Restate word for word the lines of the records below, starting at the line that contains "cover_and_seal(fixed)" and ending at the line that contains "NODES[node].hide_render = NODES[node].hide_viewport", with both of those lines included and nothing else.
- - - -
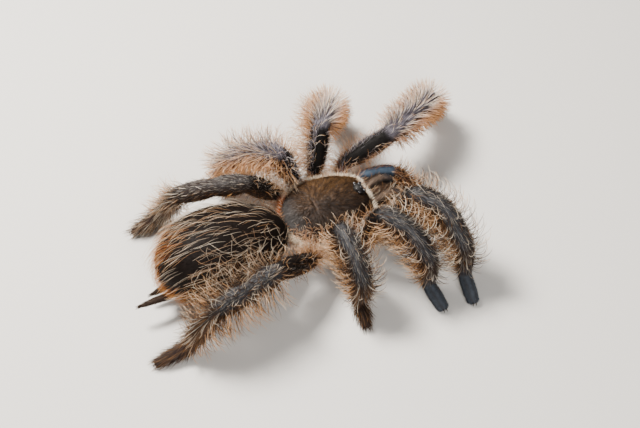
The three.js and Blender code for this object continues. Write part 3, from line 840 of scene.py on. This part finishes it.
def leg_coat(name, surface, materials):
    """The down, the pale strands that lie along the leg, and the long fringe."""
    hind = name[-1] in "34"
    fringe, fringe_density, shortest, longest, femur_density = LEG_FRINGES[name]
    root_rises, tip_rises, bends = FRINGES[fringe]
    halo = fringe == "halo"

    def bare(turn, row):
        """The stripes of bare skin on top of the knee and shin."""
        stripe = np.exp(-(((np.abs(turn) - 24) / 9) ** 2))
        return stripe * ramp(row, 2.05, 2.2) * (1 - ramp(row, 3.6, 3.95))

    def down_density(row, turn):
        foot = ramp(row, 4.7, 5.0)
        return 8 * ramp(row, 0.35, 0.5) * (1 - 0.75 * bare(turn, row)) * (1 - foot) + 30 * foot * (row < 6.13)

    roots = surface.scatter(down_density)
    count = len(roots["row"])
    skin = leg_markings(name, roots["row"], roots["turn"])
    on_foot = ramp(roots["row"], 4.7, 5.1)
    rise = vary(count, 22, 46) + 22 * on_foot
    groups = [grow(roots, vary(count, 0.8, 1.25) * (1 - 0.4 * on_foot), 0.06, 1, (rise, rise),
                   (vary(count, -20, 20),) * 2, tints=(shaded(skin * 0.7, count), shaded(skin * 1.3, count)))]

    def strand_density(row, turn):
        femur = ramp(row, 0.9, 1.1) * (1 - ramp(row, 1.9, 2.0))
        top = 1 - ramp(np.abs(turn), 60, 90)
        bareness = 0.96 if halo else 0.85
        return 3.3 * ramp(row, 0.4, 0.6) * (1 - bareness * femur * top) * (1 - 0.3 * bare(turn, row)) * (
            1 - ramp(row, 4.7, 5.1))

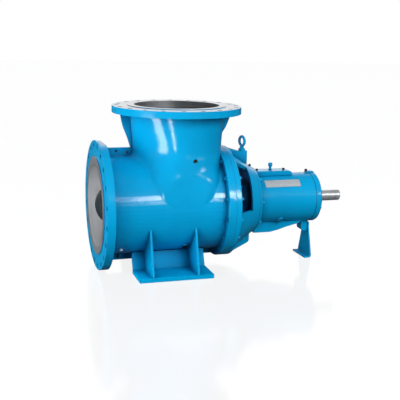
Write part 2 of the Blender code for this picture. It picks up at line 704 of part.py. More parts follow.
def build_pump():
    clear_scene()
    fixed = frame_empty("pump_frame")
    rotor = frame_empty("rotor_axis")
    barrel = barrel_envelope(fixed)
    branch = branch_envelope(fixed)
    suction_back = suction_flange(fixed)
    discharge_back = discharge_flange(fixed)
    casing_barrel(suction_back, fixed)
    throat_ring(suction_back, fixed)
    discharge_branch(discharge_back, barrel, fixed)
    casing_ribs(suction_back, discharge_back, barrel, branch, fixed)
    rear_flange(fixed)
    cover_and_seal(fixed)
    bearing_bracket(fixed)
    lifting_eye(fixed)
    bearing_housing(fixed)
    housing_fittings(fixed)
    support_foot(fixed)
    for side in (-1, 1):
        casing_foot(side, barrel, fixed)
    small_bosses(barrel, branch, fixed)
    shaft(rotor)
    impeller_hub(rotor)
    impeller_blades(rotor)


build_pump()
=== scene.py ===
"""Axial flow pump: finishes, fasteners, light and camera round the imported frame."""
import math

import bmesh
import bpy
from mathutils import Matrix, Vector


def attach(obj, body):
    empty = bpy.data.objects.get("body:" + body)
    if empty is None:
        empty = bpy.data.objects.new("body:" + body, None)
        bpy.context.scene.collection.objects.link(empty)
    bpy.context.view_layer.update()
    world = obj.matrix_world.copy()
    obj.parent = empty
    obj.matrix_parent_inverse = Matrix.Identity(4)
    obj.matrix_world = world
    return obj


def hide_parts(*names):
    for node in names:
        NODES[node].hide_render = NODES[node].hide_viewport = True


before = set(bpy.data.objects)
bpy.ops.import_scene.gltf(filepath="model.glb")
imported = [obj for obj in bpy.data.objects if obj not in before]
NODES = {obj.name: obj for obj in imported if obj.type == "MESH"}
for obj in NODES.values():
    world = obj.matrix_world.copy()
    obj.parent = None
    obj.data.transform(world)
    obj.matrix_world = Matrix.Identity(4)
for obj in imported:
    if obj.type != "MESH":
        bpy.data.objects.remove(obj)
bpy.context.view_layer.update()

# Where the shaft line and the discharge line cross, in the row frame
CROSS = Vector((-0.30675, 0.0, 0.3905))

# Colours of the finishes
AZURE = (0.0002, 0.365, 0.700)
AZURE_DEEP = (0.0002, 0.315, 0.620)
# Painted shade: the colour the paint goes to in corners and where faces meet
AZURE_CORNER_SHADE = (0.0001, 0.095, 0.235)
# Painted light: the lighter paint for nuts and screws
AZURE_LIT = (0.03, 0.50, 0.85)
# Painted shade: the darkest tone of the shaded paint
NAVY_SHADE = (0.003, 0.030, 0.085)
IRON_LIGHT = (0.42, 0.42, 0.43)
IRON_DARK = (0.33, 0.33, 0.34)
NOSE_GREY = (0.012, 0.022, 0.028)
STEEL_LIGHT = (0.86, 0.86, 0.86)
STEEL_DULL = (0.70, 0.70, 0.70)
SILVER = (0.52, 0.57, 0.60)
SILVER_DULL = (0.40, 0.44, 0.47)
BLACK_OXIDE = (0.012, 0.014, 0.017)

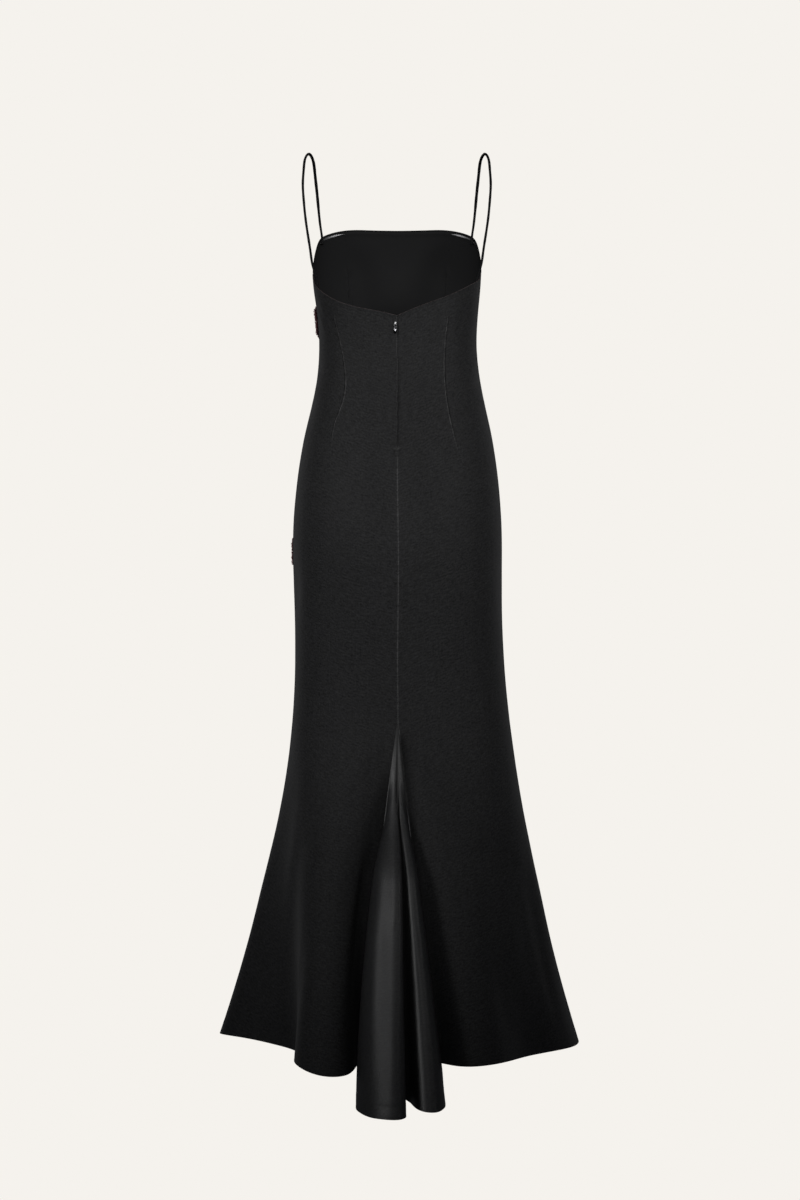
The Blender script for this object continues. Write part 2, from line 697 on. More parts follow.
- - - -
## Finished exercise
    cover_and_seal(fixed)
    bearing_bracket(fixed)
    lifting_eye(fixed)
    bearing_housing(fixed)
    housing_fittings(fixed)
    support_foot(fixed)
    for side in (-1, 1):
        casing_foot(side, barrel, fixed)
    small_bosses(barrel, branch, fixed)
    shaft(rotor)
    impeller_hub(rotor)
    impeller_blades(rotor)


build_pump()
=== scene.py ===
"""Axial flow pump: finishes, fasteners, light and camera round the imported frame."""
import math

import bmesh
import bpy
from mathutils import Matrix, Vector


def attach(obj, body):
    empty = bpy.data.objects.get("body:" + body)
    if empty is None:
        empty = bpy.data.objects.new("body:" + body, None)
        bpy.context.scene.collection.objects.link(empty)
    bpy.context.view_layer.update()
    world = obj.matrix_world.copy()
    obj.parent = empty
    obj.matrix_parent_inverse = Matrix.Identity(4)
    obj.matrix_world = world
    return obj


def hide_parts(*names):
    for node in names:
        NODES[node].hide_render = NODES[node].hide_viewport = True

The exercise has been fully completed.